The irony at the heart of Richard Jewell is a bit more insidious, in a way. The movie wants us to show how the FBI and the media defamed not only an innocent man, but a man who should’ve been praised as a hero. But in so doing, Director Clint Eastwood is alleged to have defamed a real-life reporter, Kathy Scruggs, for sleeping around to nail down her own stories. “No one has ever said Kathy did anything like that,” said Kevin Riley, the Atlanta Journal-Constitution’s current editor-in-chief. And unlike Richard Jewell, Kathy is in no position to offer a defense: She died in 2001 of a prescription drug overdose.
I don’t think it was necessary to depict the reporter sleeping around to drive home the point that the press was at least partly at fault for what happened to Richard Jewell. But I wish that if Eastwood wanted to feature such a duplicitous reporter, he would’ve used a composite character, because the controversy surrounding Scruggs detracts from what is otherwise a strong and thoughtful, if profane, movie.

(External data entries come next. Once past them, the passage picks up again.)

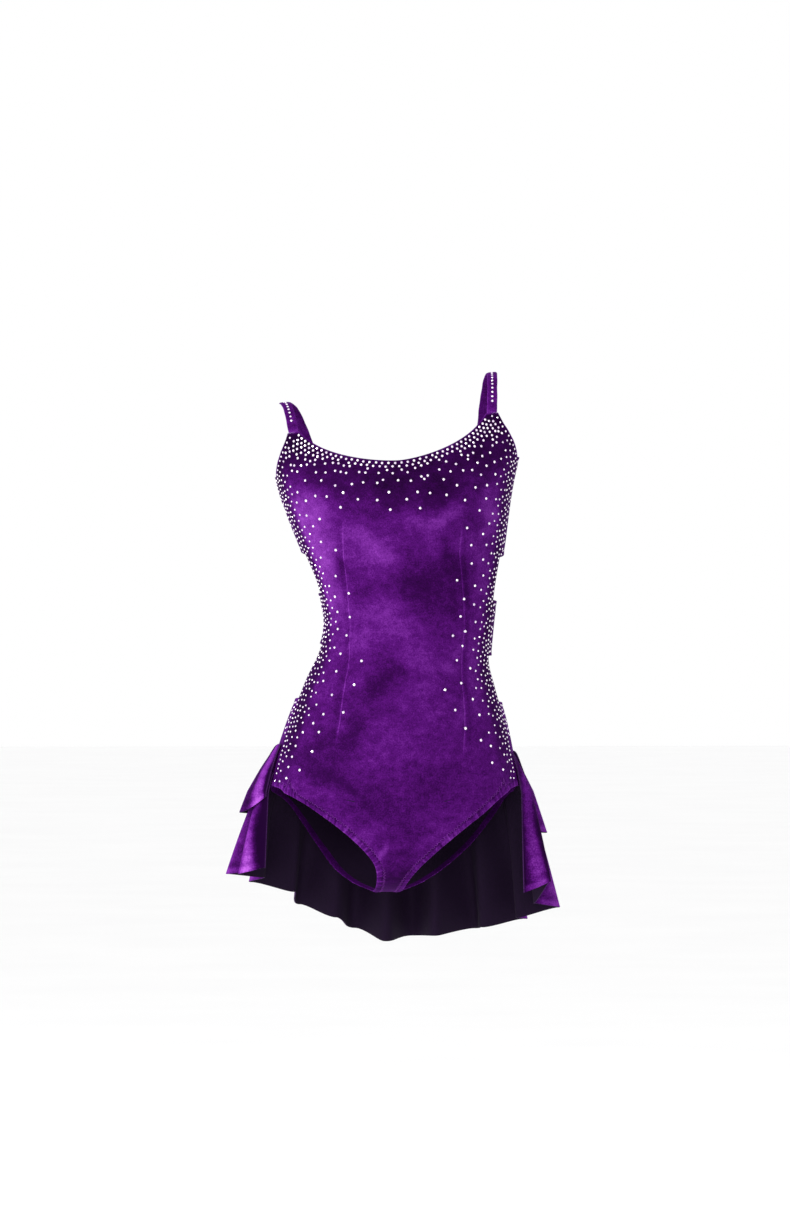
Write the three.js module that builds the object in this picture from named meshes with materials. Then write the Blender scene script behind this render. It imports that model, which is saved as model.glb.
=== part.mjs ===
// Latin dance dress: a leotard of stretch velvet with narrow straps, an open back
// and a skirt of two ruffles that runs from side seam to side seam round the back.
// It keeps the hollow form that it has when it is worn.
// Millimetres, +Z up. The front faces -Y. The origin is midway between the tops of the straps.

import * as THREE from 'three';

// Cloth
const wall = 1.5;          // thickness of the velvet
const seamGap = 0.3;       // between pieces that are sewn together
const curveEase = 0.35;    // more room where flat facets follow a curved seam
const hemWidth = 10.5;     // turned leg hem with its elastic
const hemStep = 1;         // width of the step from the hem to the panel
const hemRaise = 0.7;      // how far the turned hem stands out

// Straps
const strapWidth = 12.5;
const strapThickness = 2.4;
const strapSeatInner = 44.5; // degrees from the centre front
const strapSeatOuter = 52;
const strapJointAngle = 42;  // degrees from the centre back
const strapTops = { left: [-130, 0, -19], right: [130, 0, 19] };
const shoulderLine = new THREE.Vector3(1, 0, 0.1);

// Cross sections of the figure, from the top of the chest to the level of the leg openings.
// left and right are the side points, front and back the depths from the side line,
// seam the angle of the side seam from the centre front in degrees,
// twist the angle that the worn cloth has turned towards -X.
const figureSections = {
  chestTop: { leftX: -157, leftZ: -61, rightX: 174, rightZ: -28, front: 66, back: 80, seam: 60, twist: 2.5 },
  underarm: { leftX: -141, leftZ: -110, rightX: 164, rightZ: -84, front: 93, back: 86, seam: 79, twist: 3 },
  bust: { leftX: -133, leftZ: -140, rightX: 155, rightZ: -128, front: 107, back: 84, seam: 78, twist: 3 },
  underbust: { leftX: -110, leftZ: -199, rightX: 145, rightZ: -202, front: 97, back: 78, seam: 75, twist: 3 },
  highWaist: { leftX: -90, leftZ: -245, rightX: 137, rightZ: -252, front: 86, back: 74, seam: 75, twist: 4 },
  waist: { leftX: -80, leftZ: -290, rightX: 131, rightZ: -306, front: 82, back: 73, seam: 76, twist: 5 },
  lowWaist: { leftX: -87, leftZ: -328, rightX: 129, rightZ: -342, front: 85, back: 78, seam: 76, twist: 4 },
  highHip: { leftX: -105, leftZ: -365, rightX: 136, rightZ: -372, front: 92, back: 90, seam: 76, twist: 3 },
  midHip: { leftX: -126, leftZ: -417, rightX: 149, rightZ: -420, front: 99, back: 106, seam: 76, twist: 1 },
  fullHip: { leftX: -143, leftZ: -470, rightX: 159, rightZ: -470, front: 102, back: 116, seam: 76, twist: 0 },
  legLevel: { leftX: -150, leftZ: -505, rightX: 165, rightZ: -505, front: 102, back: 118, seam: 76, twist: 0 },
};
const sections = Object.values(figureSections);
for (const row of sections) {
  row.down = (sections[0].leftZ + sections[0].rightZ - row.leftZ - row.rightZ) / 2;
}
const underarm = figureSections.underarm;
const legLevel = figureSections.legLevel;

// Below the leg level the section turns about the line between its side points,
// until it is upright at the crotch seam.
const saddleLength = 180;
const saddle = [
  { turn: 0,  centreX: 7.5, halfWidth: 157.5, front: 102, back: 118 },
  { turn: 20, centreX: 13,  halfWidth: 157,   front: 106, back: 119 },
  { turn: 45, centreX: 11,  halfWidth: 155,   front: 115, back: 120 },
  { turn: 65, centreX: 3,   halfWidth: 152,   front: 122, back: 123 },
  { turn: 90, centreX: -2,  halfWidth: 150,   front: 124, back: 124 },
];
const crotchDown = legLevel.down + saddleLength;

// Leg openings: angle from the centre front or the centre back, and distance down the panel.
const frontLegLine = [
  { angle: 76,   down: 452.5 },
  { angle: 65,   down: 456.5 },
  { angle: 52.4, down: 475 },
  { angle: 39.6, down: 498 },
  { angle: 31.4, down: 512 },
  { angle: 22.2, down: 530 },
  { angle: 15,   down: 548 },
  { angle: 10,   down: 567 },
  { angle: 7.4,  down: 592 },
  { angle: 6.6,  down: crotchDown },
];
const backLegLine = [
  { angle: 104, down: 452.5 },
  { angle: 90,  down: 453 },
  { angle: 77,  down: 457 },
  { angle: 62,  down: 482 },
  { angle: 50,  down: 518 },
  { angle: 39,  down: 552 },
  { angle: 28,  down: 582 },
  { angle: 17,  down: 608 },
  { angle: 9,   down: 627 },
  { angle: 6.6, down: crotchDown },
];

// Neckline and armholes, on the upper edge of the front panel
const necklineDepth = 48;      // below the line between the straps
const necklineLowest = 0.04;   // its lowest point, as a share of the half width towards +X
const necklineCurve = 1.62;
const armholeCurve = 0.6;

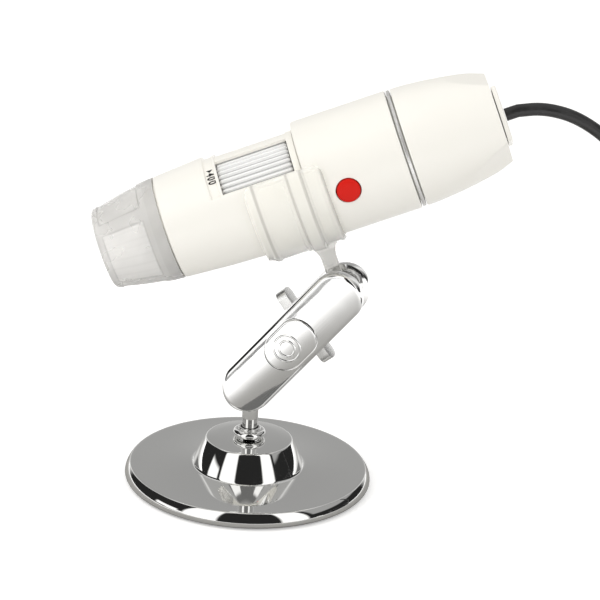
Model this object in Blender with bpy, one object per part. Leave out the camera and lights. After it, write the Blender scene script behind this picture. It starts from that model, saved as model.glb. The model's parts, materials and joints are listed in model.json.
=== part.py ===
"""Handheld digital microscope on a ball-jointed table stand, modelled piece by piece.

All lengths are metres and +Z is up. The origin is the centre of the base's underside.
The base, stem and arm stand in the XZ plane, and the microscope's nose points to -X.
"""

import math

import bmesh
import bpy
from mathutils import Euler, Matrix, Vector

# Fits
GAP = 0.0003
OVERRUN = 0.0010

# Faces round the large, middling and small turned pieces
LARGE_FACES = 32
MIDDLE_FACES = 20
SMALL_FACES = 10

# Base: a hollow chrome disc and dome, a weight in it and a soft pad under it
BASE_RADIUS = 0.0341
BASE_RIM_HEIGHT = 0.0050
BASE_RIM_WIDTH = 0.0051
BASE_WIDEST_HEIGHT = 0.0013
BASE_RIM_UNDERCUT = 0.0011
BASE_RIM_FOOT = 0.0015
BASE_LIFT = 0.0004
BASE_WALL = 0.0012
BASE_CONE_RISE = 0.0004
DOME_RADIUS = 0.0153
DOME_TOP_RADIUS = 0.0117
DOME_HEIGHT = 0.0070
DOME_CROWN = 0.0005
PAD_THICKNESS = 0.0010

# Stem between the base and the lower ball
STEM_RADIUS = 0.0022
STEM_TAIL_RADIUS = 0.0016
STEM_TAIL_END = 0.0020
NUT_WIDTH = 0.0070
NUT_HEIGHT = 0.0028
COLLAR_RADIUS = 0.0050
COLLAR_HEIGHT = 0.0028
COLLAR_FOOT_SHARE = 0.72
BALL_HEIGHT = 0.0293

# Balls at both ends of the arm, each pressed on a peg
BALL_RADIUS = 0.0046
PEG_RADIUS = 0.0015
PEG_DEPTH_PAST_CENTRE = 0.0010

# Arm: two shells clamped over the balls by one screw
ARM_SPACING = 0.0382
ARM_WIDTH = 0.0142
ARM_SEAM = 0.0056
ARM_EDGE = 0.0005
SOCKET_WALL = 0.0013
ARM_ELEVATION = math.radians(51.5)
ARM_RING_ANGLES = [math.radians(degrees) for degrees in (0, 18, 37, 55, 71, 84)]
ARM_POCKET_DEPTH = 0.0017
ARM_POCKET_HALF_WIDTH = 0.0042
CLAMP_BOSS_RADIUS = 0.0044
CLAMP_BOSS_REACH = 0.0016

# Cap over the clamp screw, on the front shell
BOSS_CAP_LENGTH = 0.0162
BOSS_CAP_WIDTH = 0.0110
BOSS_CAP_PROUD = 0.0005
BOSS_CAP_THICKNESS = 0.0014
BOSS_CAP_CROWN = 0.0007

# Clamp screw, washer and wing nut
SCREW_RADIUS = 0.0020
SCREW_HEAD_RADIUS = 0.0035
SCREW_HEAD_HEIGHT = 0.0010
SCREW_PROUD = 0.0008
WASHER_RADIUS = 0.0044
WASHER_THICKNESS = 0.0007
WASHER_SINK = 0.0005
WING_HUB_RADIUS = 0.0037
WING_HUB_HEIGHT = 0.0046
WING_REACH = 0.0117
WING_THICKNESS = 0.0030
WING_DEPTH = 0.0052
WING_ROUND = 0.0018
WING_RISE = 0.0006
WING_TURN = math.radians(12)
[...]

Richard Jewell warns about the dangers of profiling anyone. Eastwood’s latest suggests that judging someone based on appearances and assumptions can lead to injustice and tragedy. And even when justice is ultimately served, the consequences can still linger. Take Richard Jewell, whose name was officially cleared three months after he was accused (and who quietly celebrated, the movie suggests, when the real bomber confessed six years later). But even though he was vindicated, I didn’t immediately remember — until watching the movie’s trailers — whether the real Richard Jewell was guilty or innocent. Accusations of wrongdoing — even if they’re just that, accusations — tend to linger.
Richard Jewell is a sad, gripping and sometimes surprisingly funny film that resonates in our current culture of what is real news and what isn’t.